* TASK PROMPT
Write out all of the entries exactly as given.

* Lines of data
......
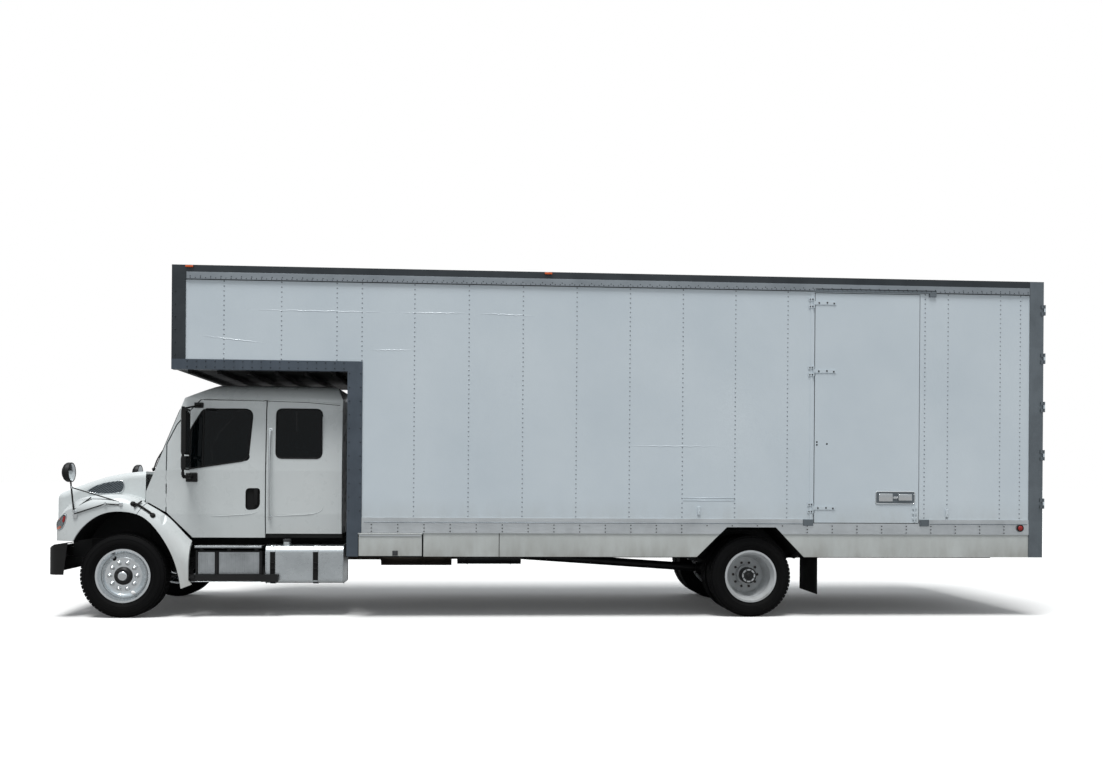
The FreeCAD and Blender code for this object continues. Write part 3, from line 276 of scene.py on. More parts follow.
def roadFilm(material, place, clean, film, top, reach):
    # a film of road dust that thickens below the height top over the distance reach
    split = addNode(material, "ShaderNodeSeparateXYZ", links={"Vector": (place, "Object")})
    height = spread(material, (split, "Z"), top - reach, top, 1.0, 0.0)
    patch = spread(material, noiseAt(material, place, 5.0, 6.0, 0.6, (1, 1, 0.35)), 0.35, 0.75, 0.15)
    amount = addNode(material, "ShaderNodeMath", links={0: height, 1: patch}, operation="MULTIPLY")
    return blendColours(material, (amount, "Value"), clean, film)


def paintMaterial(name, colour, shade, film, top, reach, roughness=0.28, coat=0.6, wave=0.0015):
    # sprayed paint: slow colour drift, a little orange peel, and road film low down
    material, shader, place = newMaterial(name, colour, roughness, **{
        "Coat Weight": coat, "Coat Roughness": 0.12, "Specular IOR Level": 0.5})
    drift = spread(material, noiseAt(material, place, 0.9, 3.0), 0.3, 0.7)
    clean = blendColours(material, drift, colour, shade)
    sheet = bumpFrom(material, noiseAt(material, place, 1.6, 2.0, 0.4, (1, 1, 0.6)), wave, 0.8)
    rub = noiseAt(material, place, 7.0, 5.0)
    plug(material, shader, {
        "Base Color": roadFilm(material, place, clean, film, top, reach),
        "Roughness": spread(material, rub, 0.3, 0.75, roughness - 0.05, roughness + 0.12),
        "Normal": bumpFrom(material, noiseAt(material, place, 160.0, 2.0), 0.0004, 0.25, sheet)})
    return material


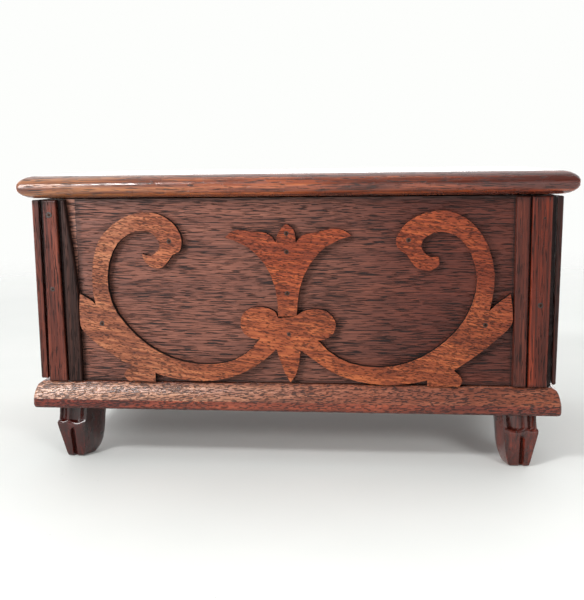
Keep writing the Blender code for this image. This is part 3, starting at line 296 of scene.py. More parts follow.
......
* OUTPUT
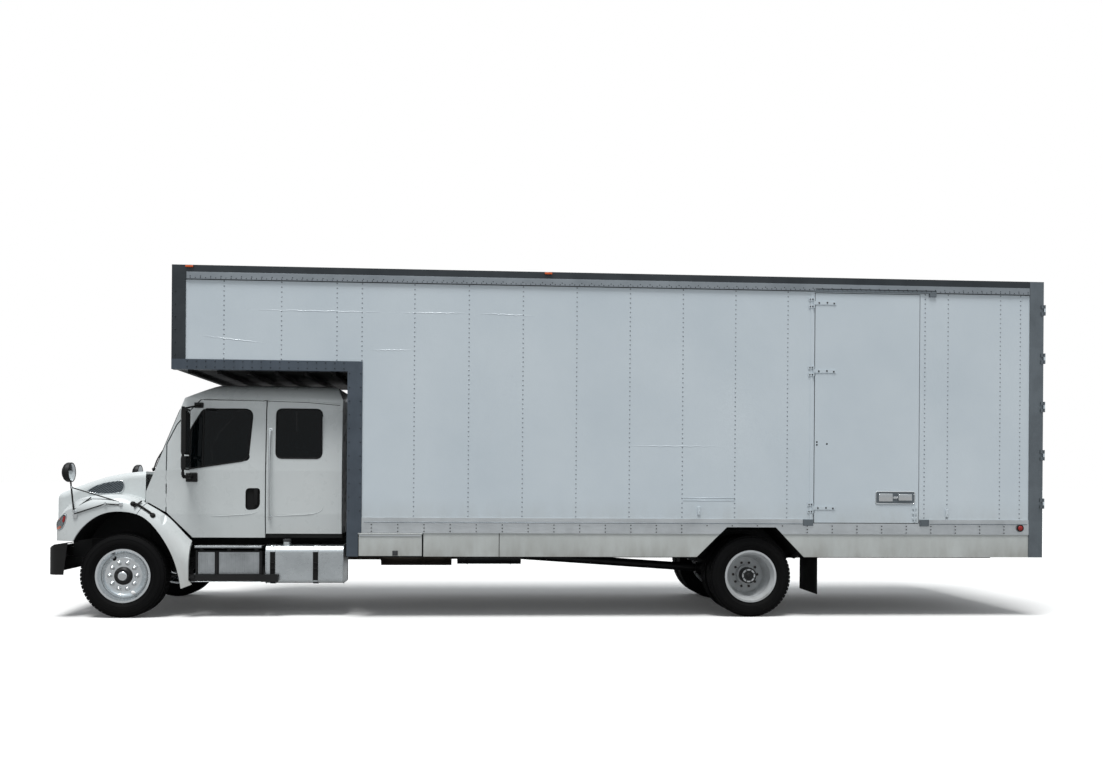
The FreeCAD and Blender code for this object continues. Write part 3, from line 276 of scene.py on. More parts follow.
def roadFilm(material, place, clean, film, top, reach):
    # a film of road dust that thickens below the height top over the distance reach
    split = addNode(material, "ShaderNodeSeparateXYZ", links={"Vector": (place, "Object")})
    height = spread(material, (split, "Z"), top - reach, top, 1.0, 0.0)
    patch = spread(material, noiseAt(material, place, 5.0, 6.0, 0.6, (1, 1, 0.35)), 0.35, 0.75, 0.15)
    amount = addNode(material, "ShaderNodeMath", links={0: height, 1: patch}, operation="MULTIPLY")
    return blendColours(material, (amount, "Value"), clean, film)


def paintMaterial(name, colour, shade, film, top, reach, roughness=0.28, coat=0.6, wave=0.0015):
    # sprayed paint: slow colour drift, a little orange peel, and road film low down
    material, shader, place = newMaterial(name, colour, roughness, **{
        "Coat Weight": coat, "Coat Roughness": 0.12, "Specular IOR Level": 0.5})
    drift = spread(material, noiseAt(material, place, 0.9, 3.0), 0.3, 0.7)
    clean = blendColours(material, drift, colour, shade)
    sheet = bumpFrom(material, noiseAt(material, place, 1.6, 2.0, 0.4, (1, 1, 0.6)), wave, 0.8)
    rub = noiseAt(material, place, 7.0, 5.0)
    plug(material, shader, {
        "Base Color": roadFilm(material, place, clean, film, top, reach),
        "Roughness": spread(material, rub, 0.3, 0.75, roughness - 0.05, roughness + 0.12),
        "Normal": bumpFrom(material, noiseAt(material, place, 160.0, 2.0), 0.0004, 0.25, sheet)})
    return material


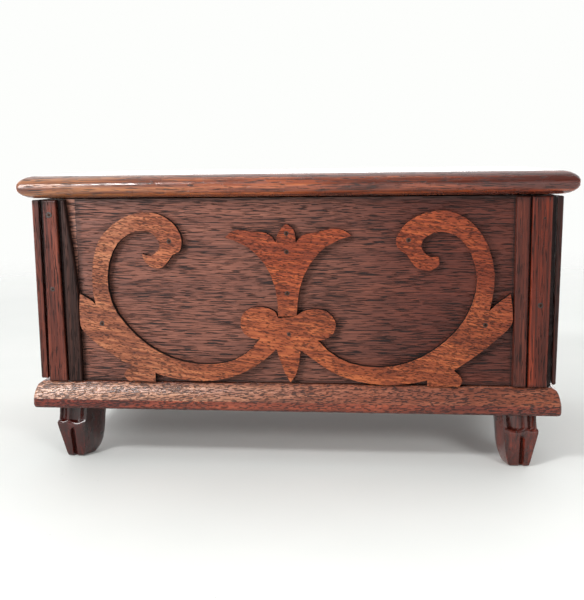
Keep writing the Blender code for this image. This is part 3, starting at line 296 of scene.py. More parts follow.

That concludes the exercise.